Alors comment faire la part des choses ? Le regard et les citations du NT sur ce qu’il nomme « l’Ancienne Alliance » sont assez éclairants. On retrouve des citations de l’ensemble de l’AT à l’exception de sept livres (Juges, Ruth, Esdras, Esther, Cantique des Cantiques, Lamentations et Abdias). Certaines citations des livres du Siracide et de Tobit apparaissent dans le NT, mais elles correspondent aussi à des formules attestées dans des ouvrages canoniques. Ainsi, il serait inapproprié de parler de citations pour ces trois cas. Pour ces raisons, les juifs et les protestants ne considèrent pas les livres deutérocanoniques comme inspirés et les désignent par le terme « apocryphes », ce qui signifie « cachés ».
En bref
Finalement, il n’y a pas grand-chose qu’on puisse prouver réellement concernant l’évolution de la formation du canon, car l’histoire ne donne pas de réponses de manière stricte. En effet, nous ne pouvons pas donner de date à laquelle le canon aurait été définitivement clos. Pour autant, tout ce que l’on sait de l’histoire d’Israël rend suspect l’hypothèse que certains livres d’avant le IVe siècle av. J.-C. soient passés inaperçus pour ensuite devenir sacrés entre le IVe siècle et la période du NT. Le statut d’autorité que ce dernier donne à la plupart des livres de l’AT protestant renforce d’ailleurs ce constat.

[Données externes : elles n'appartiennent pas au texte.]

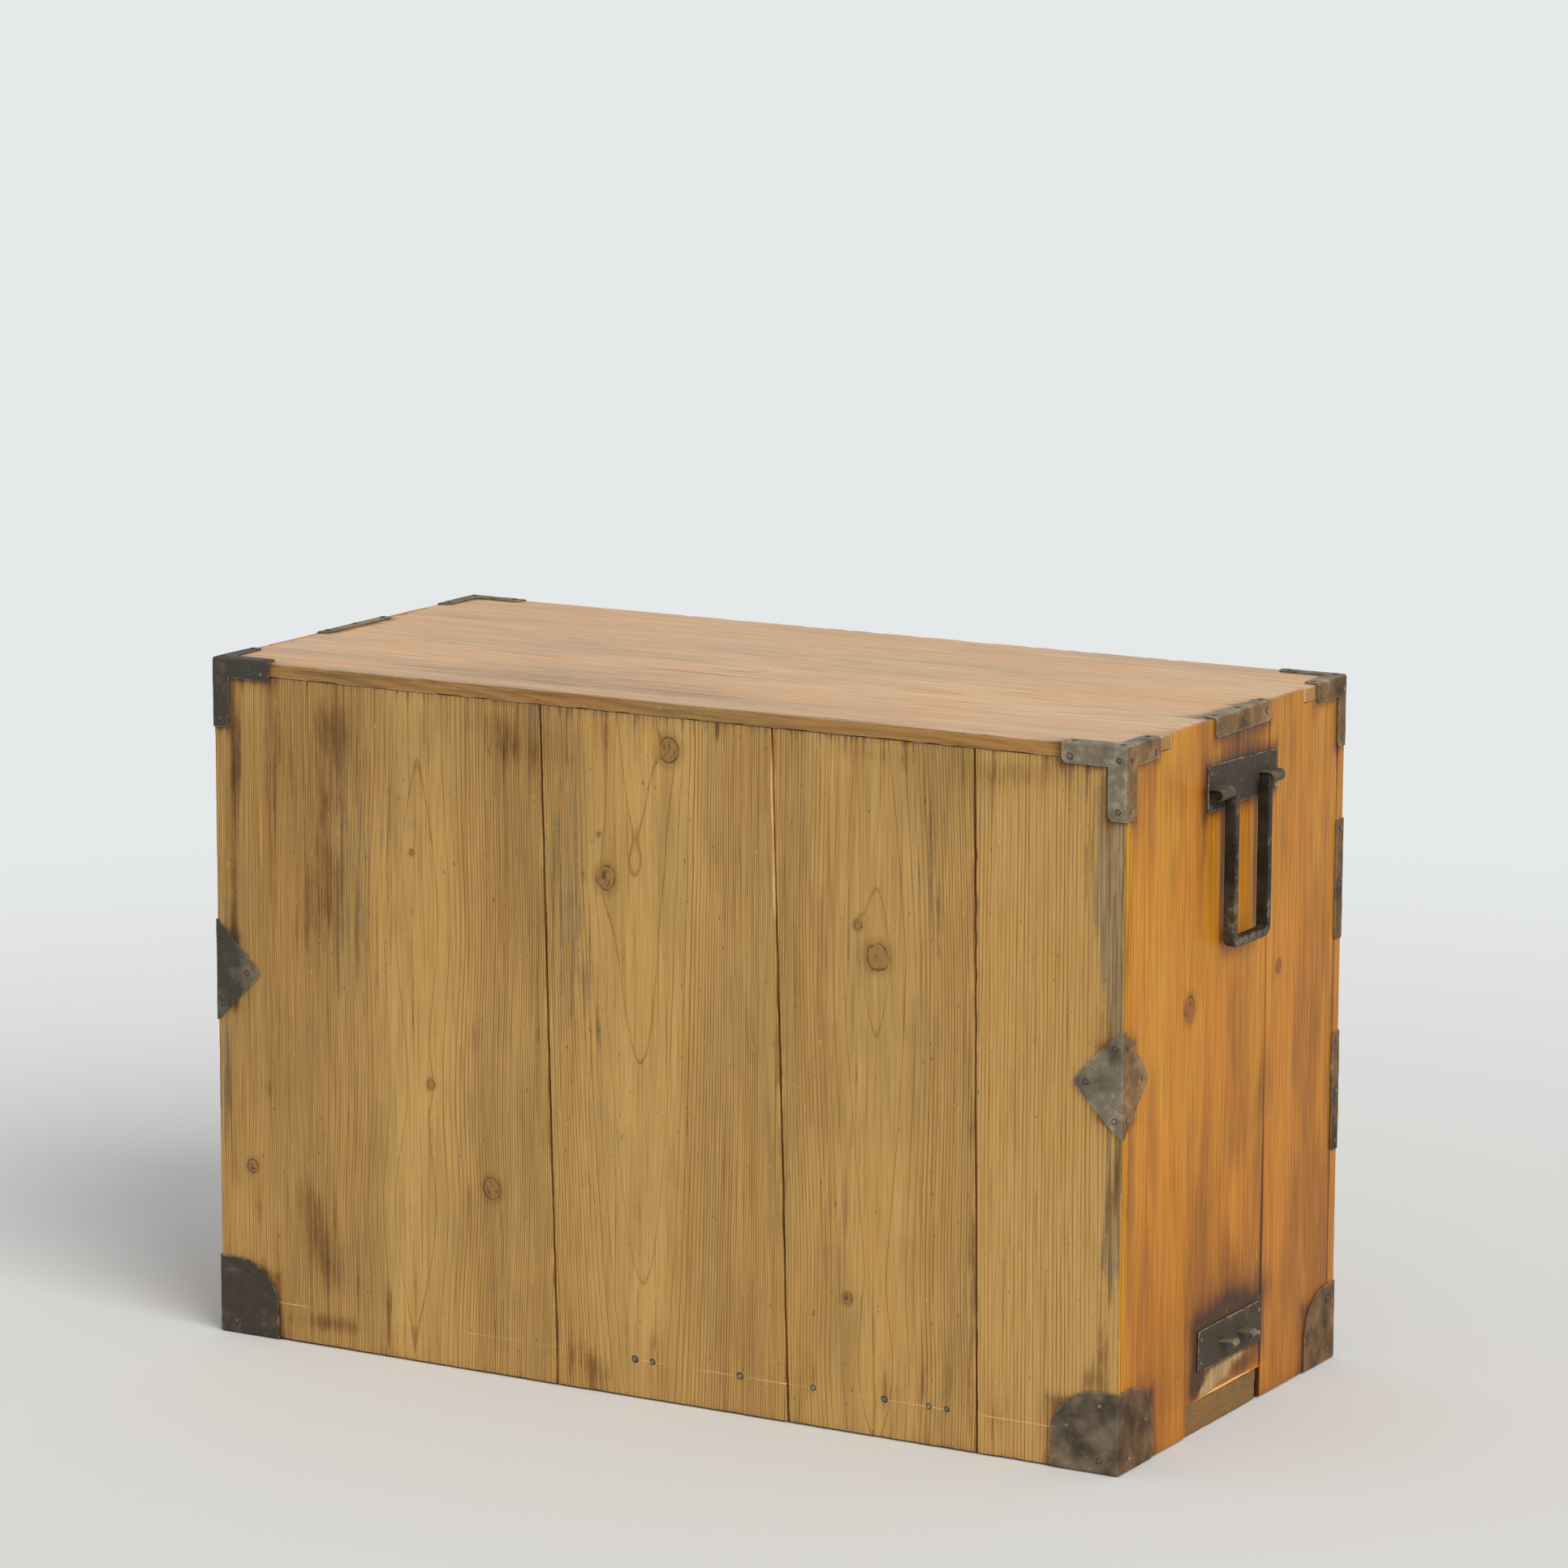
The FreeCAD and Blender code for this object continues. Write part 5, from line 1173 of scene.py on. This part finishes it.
LOCK_CLIP, KEY_WIDE, KEY_TALL, WASHER = 9, 5, 12, 1.2
LOCK_CASE_WIDE, LOCK_CASE_TALL = 46, 38
PULL_HALF, PULL_BAR, PULL_DROP, PULL_PIN, PULL_ROUND, PULL_BEND = 57, 6, 38, 2.5, 14, 3
POST_GAP, POST_WIDE, POST_ROOT, POST_HALF, POST_LOOP, POST_APART = 1, 6, 12, 0.98, 3.75, 1.15
WASHER_HALF, LOCK_NAIL_X, LOCK_NAIL_Z = 10, 5, 14
DOME_RINGS, DOME_AROUND = 3, 8
# Tones of a nail head from its foot to its crown: the dark foot and rim are painted shade round the
# base of the head, the paler crown is a painted highlight.
DOME_SHADE_AND_HIGHLIGHT = np.repeat((-1.4, -1.0, 0.0, 0.5), DOME_AROUND)


def domes(places, outwards, radius, height, seed):
    """Low nail heads with a thin foot half as wide again: on each, points at radius sin(t) and
    height cos(t) above its place, t from the rim to the crown, each head turned, swollen and
    tilted a little."""
    rng = np.random.default_rng(seed)
    count = len(places)
    normal = outwards / np.linalg.norm(outwards, axis=1, keepdims=True)
    side = np.cross(normal, np.where(np.abs(normal[:, [Z]]) > 0.5, [[1, 0, 0]], [[0, 0, 1]]))
    normal = normal + rng.uniform(-0.12, 0.12, (count, 1)) * side
    other = np.cross(normal, side)
    t = np.linspace(np.pi / 2, 0.35, DOME_RINGS)
    spin = np.linspace(0, 2 * np.pi, DOME_AROUND, endpoint=False) + rng.uniform(0, 1, (count, 1))
    size = rng.uniform(0.85, 1.12, (count, 1)) * (1 + 0.1 * np.sin(2 * spin + 3))
    rings = []
    for angle in t:
        round_off = radius * size * math.sin(angle)
        rings.append(places[:, None] + side[:, None] * (round_off * np.cos(spin))[..., None]
                     + other[:, None] * (round_off * np.sin(spin))[..., None]
                     + normal[:, None] * height * math.cos(angle) ** 0.8)
    base = places[:, None] + (rings[0] - places[:, None]) * 1.4 - normal[:, None] * 0.45
    points = np.stack([base, *rings], 1).reshape(-1, 3)
    ring = np.arange((DOME_RINGS + 1) * DOME_AROUND).reshape(-1, DOME_AROUND)
    faces = [face for first in range(0, len(points), ring.size) for face in tube(ring + first)]
    return points, faces


for order, drawer in enumerate(("bottom", "middle", "top")):
    body = f"{drawer}_drawer"
    low, high = box_mm(f"{drawer}_drawer_lock")
    front_face, inner_face = [corner[Y] for corner in box_mm(f"{drawer}_drawer_front")]
    middle_z = (low[Z] + high[Z]) / 2
    plate_high = np.array([high[X], front_face, high[Z]])
    keyhole = ((-KEY_WIDE / 2, low[Y] - 1, middle_z - KEY_TALL / 2),
               (KEY_WIDE / 2, front_face + 1, middle_z + KEY_TALL / 2))
    plate = flat_plate(low, plate_high, 2.5, [keyhole], LOCK_CLIP, face=Y)
    case_low = np.array([-LOCK_CASE_WIDE / 2, inner_face, middle_z - LOCK_CASE_TALL / 2])
    case_high = np.array([LOCK_CASE_WIDE / 2, high[Y], middle_z + LOCK_CASE_TALL / 2])
    lock_case = flat_plate(case_low, case_high, 4.0, face=Y, round_off=True)
    nail_x, nail_z = high[X] - LOCK_NAIL_X, (high[Z] - low[Z]) / 2 - LOCK_NAIL_Z
    spots = np.array([(x, low[Y], middle_z + z) for x in (-nail_x, nail_x)
                      for z in (-nail_z, nail_z)])
    hammered(f"{drawer}_lock", [plate, lock_case], body=body, tone=0.1, seed=231 + order,
             nodes=[f"{drawer}_drawer_lock"], dent=0.12)
    heads = domes(spots, np.tile([[0.0, -1.0, 0.0]], (4, 1)), 2.0, 0.9, 235 + order)
    # The heads' tones paint shade round their feet and a highlight on their crowns.
    forge(f"{drawer}_lock_nails", [heads], body, [], sheet_iron, seed=237 + order,
          tone=np.tile(DOME_SHADE_AND_HIGHLIGHT, len(spots)))

    posts, washers = [], []
    for hand, sign in (("left", -1), ("right", 1)):
        axis = pivot[f"{drawer}_drawer_pull_{hand}_swing"]
        leg_x, foot_z = PULL_HALF - PULL_BAR / 2, axis[Z] - PULL_DROP + PULL_BAR / 2
        pin_x = PULL_HALF - PULL_BAR - POST_GAP - POST_WIDE - 1
        corners = [(axis[X] + x, axis[Y], z) for x, z in
                   ((-pin_x, axis[Z]), (-leg_x, axis[Z]), (-leg_x, foot_z), (leg_x, foot_z),
                    (leg_x, axis[Z]), (pin_x, axis[Z]))]
        bow = PULL_ROUND - PULL_BAR / 2
        path, run = bends(corners, (PULL_BEND, bow, bow, PULL_BEND), 1.6)
        along = np.minimum(run, run[-1] - run) - (leg_x - pin_x - PULL_BEND)
        along = np.clip(along / 5, 0, 1)
        belly = np.exp(-((path[:, X] - axis[X]) / 26) ** 2) * (path[:, Z] < axis[Z] - 20)
        half = PULL_PIN + (PULL_BAR / 2 - PULL_PIN) * along * (0.86 + 0.14 * belly)
        bar = carried(path, (0, -1, 0), half, half, 2 + 1.0 * along, 16)

        def polished(points, foot_z=foot_z):
            """Wear where fingers take hold, on the lower bar."""
            return 0.22 * np.exp(-np.abs(points[:, Z] - foot_z) / 6)

        forge(f"{drawer}_{hand}_pull", [bar], f"{drawer}_drawer_pull_{hand}",
              [f"{drawer}_drawer_pull_{hand}"], forged_iron, tone=0.1,
              seed=241 + 3 * order + sign, dent=0.1, rim=polished)
        for side in (-1, 1):
            x = axis[X] + side * (PULL_HALF - PULL_BAR - POST_GAP - POST_WIDE / 2)
            turn = np.radians(np.linspace(34, 326, 30))
            ring = np.stack([0 * turn, np.cos(turn), np.sin(turn)], -1) * POST_LOOP
            ring += (x, axis[Y], axis[Z])
            ends = [np.array([[x, front_face + POST_ROOT - 1, axis[Z] + z],
                              [x, axis[Y] + 8, axis[Z] + z]]) for z in (POST_APART, -POST_APART)]
            path, run = evened(np.vstack([ends[0], ring, ends[1][::-1]]), 1.0)
            path[1:-1] = (path[:-2] + 2 * path[1:-1] + path[2:]) / 4
            posts.append(carried(path, (1, 0, 0), POST_HALF, POST_WIDE / 2, 5.0, 12))
            washers.append(flat_plate((x - WASHER_HALF, front_face - WASHER, axis[Z] - WASHER_HALF),
                                      (x + WASHER_HALF, front_face, axis[Z] + WASHER_HALF),
                                      2.5, clip=3, face=Y))
    forge(f"{drawer}_eye_posts", posts, body, [f"{drawer}_drawer_pull_posts"], forged_iron,
          tone=0.2, seed=251 + order, dent=0.05)
    hammered(f"{drawer}_washers", washers, body=body, tone=0.1, seed=255 + order,
             nodes=[f"{drawer}_drawer_pull_posts"], dent=0.1)

# ------------------------------------------------------------------ nails
# Small forged nails with low, uneven heads hold every iron, and a row of them holds the back
# boards to the bottom of the case.

NAIL_TRIANGLES, NAIL_HIGH, NAIL_RADIUS, NAIL_RISE, DARK_NAILS = 16, 1.1, 2.3, 0.95, 360
nails = frame["nodes"]["case_nails"].data
nail_points = np.array([v.co for v in nails.vertices]) * 1000
nail_faces = np.array([list(p.vertices) for p in nails.polygons])
corners = nail_points[nail_faces].reshape(-1, NAIL_TRIANGLES * 3, 3)
spread = np.linalg.norm(corners[:, :, None] - corners[:, None], axis=-1)
first, second = np.array([np.unravel_index(s.argmax(), s.shape) for s in spread]).T
rows = np.arange(len(corners))
one, two = corners[rows, first], corners[rows, second]
middle = corners.mean(axis=1)
nearer = np.linalg.norm(one - middle, axis=1) < np.linalg.norm(two - middle, axis=1)
head, tip = np.where(nearer[:, None], (one, two), (two, one))
outwards = (head - tip) / np.linalg.norm(head - tip, axis=1, keepdims=True)
heads = domes(head - outwards * NAIL_HIGH, outwards, NAIL_RADIUS, NAIL_RISE, 261)
dark_side = np.repeat(head[:, X], len(DOME_SHADE_AND_HIGHLIGHT)) > DARK_NAILS
# The heads' tones paint shade round their feet and a highlight on their crowns.
forge("iron_nails", [heads], "case", ["case_nails"], sheet_iron, seed=263,
      tone=np.tile(DOME_SHADE_AND_HIGHLIGHT, len(head)) - 0.5 * dark_side)

# ------------------------------------------------------------------ floor, light and camera
# A plain pale floor that fades into the backdrop, one large soft light from above the left
# rear corner, and the pale room as fill.

floor_look = bpy.data.materials.new("pale floor")
floor_look.use_nodes = True
add, _, _, _, ease, _ = words(floor_look.node_tree)
far = add("VectorMath", {0: add("TexCoord").outputs["Object"]}, operation="LENGTH")
paint = add("BsdfDiffuse", {"Color": tint(0.74, 0.735, 0.72)})
mixed = add("MixShader", {0: ease(far.outputs["Value"], 0.9, 2.6), 1: paint.outputs[0],
                          2: add("BsdfTransparent").outputs[0]})
add("OutputMaterial", {"Surface": mixed.outputs[0]})
FLOOR_RADIUS, FLOOR_STEPS = 4.5, 64
turn = np.linspace(0, 2 * np.pi, FLOOR_STEPS, endpoint=False)
disc = np.stack([FLOOR_RADIUS * np.cos(turn), FLOOR_RADIUS * np.sin(turn), 0 * turn], -1)
floor_mesh = bpy.data.meshes.new("floor")
floor_mesh.from_pydata(disc.tolist(), [], [list(range(FLOOR_STEPS))])
floor_mesh.materials.append(floor_look)
floor = bpy.data.objects.new("floor", floor_mesh)
bpy.context.scene.collection.objects.link(floor)

FILL = 0.6
world = bpy.data.worlds.new("pale room")
bpy.context.scene.world = world
world.use_nodes = True
add, maths, *_ = words(world.node_tree)
fill = add("Background", {"Color": tint(0.93, 0.97, 1.0), "Strength": FILL})
backdrop = add("Background", {"Color": tint(0.79, 0.81, 0.82)})
seen = add("LightPath").outputs
any_seen = maths("MAXIMUM", seen["Is Camera Ray"], seen["Is Transmission Ray"])
any_seen = maths("MAXIMUM", any_seen, seen["Is Glossy Ray"])
pick = add("MixShader", {0: any_seen, 1: fill.outputs[0], 2: backdrop.outputs[0]})
add("OutputWorld", {"Surface": pick.outputs[0]})


def sun(name, towards, soft, strength, colour):
    """Even light from one side: towards points from the chest to the light, and soft is how
    wide the light looks, in degrees."""
    light = bpy.data.lights.new(name, "SUN")
    light.angle, light.energy, light.color = math.radians(soft), strength, colour
    holder = bpy.data.objects.new(name, light)
    holder.rotation_euler = Vector(towards).to_track_quat("Z", "Y").to_euler()
    bpy.context.scene.collection.objects.link(holder)


sun("large window", (-0.7, 0.35, 0.62), 38, 2.0, (1.0, 0.975, 0.93))

CAMERA_PLACE = Vector((-2.582, 4.511, 1.454))
CAMERA_AIM = Vector((0.48735, -0.85439, -0.18029))
CAMERA_ROLL, CAMERA_LENS = 0.17, 140.05
camera = bpy.data.objects.new("camera", bpy.data.cameras.new("camera"))
camera.data.lens = CAMERA_LENS
camera.data.sensor_width = 36
camera.data.clip_start, camera.data.clip_end = 0.1, 60
look = CAMERA_AIM.to_track_quat("-Z", "Y").to_matrix().to_4x4()
camera.matrix_world = (Matrix.Translation(CAMERA_PLACE) @ look
                       @ Matrix.Rotation(math.radians(CAMERA_ROLL), 4, "Z"))
bpy.context.scene.collection.objects.link(camera)
bpy.context.scene.camera = camera
bpy.context.scene.view_settings.view_transform = "Standard"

D’une certaine manière, il est plutôt rassurant que ce ne soit pas lors d’un concile composé d’hommes que le canon ait été fixé. Il faudrait alors être certain que ces hommes-là étaient bien inspirés par Dieu. Finalement, c’est par leur caractère inspiré et sacré que les livres de l’AT protestant se sont imposés d’eux-mêmes comme devant être intégrés au canon.
Antony Perrot
Notes
1) Cet article ne vise pas l’exhaustivité et décrit les choses de façon assez schématique. Notamment, il n’aborde pas la question des livres pseudépigraphes intertestamentaires.
2) Cet article d’Antony Perrot est disponible sur lafree.ch.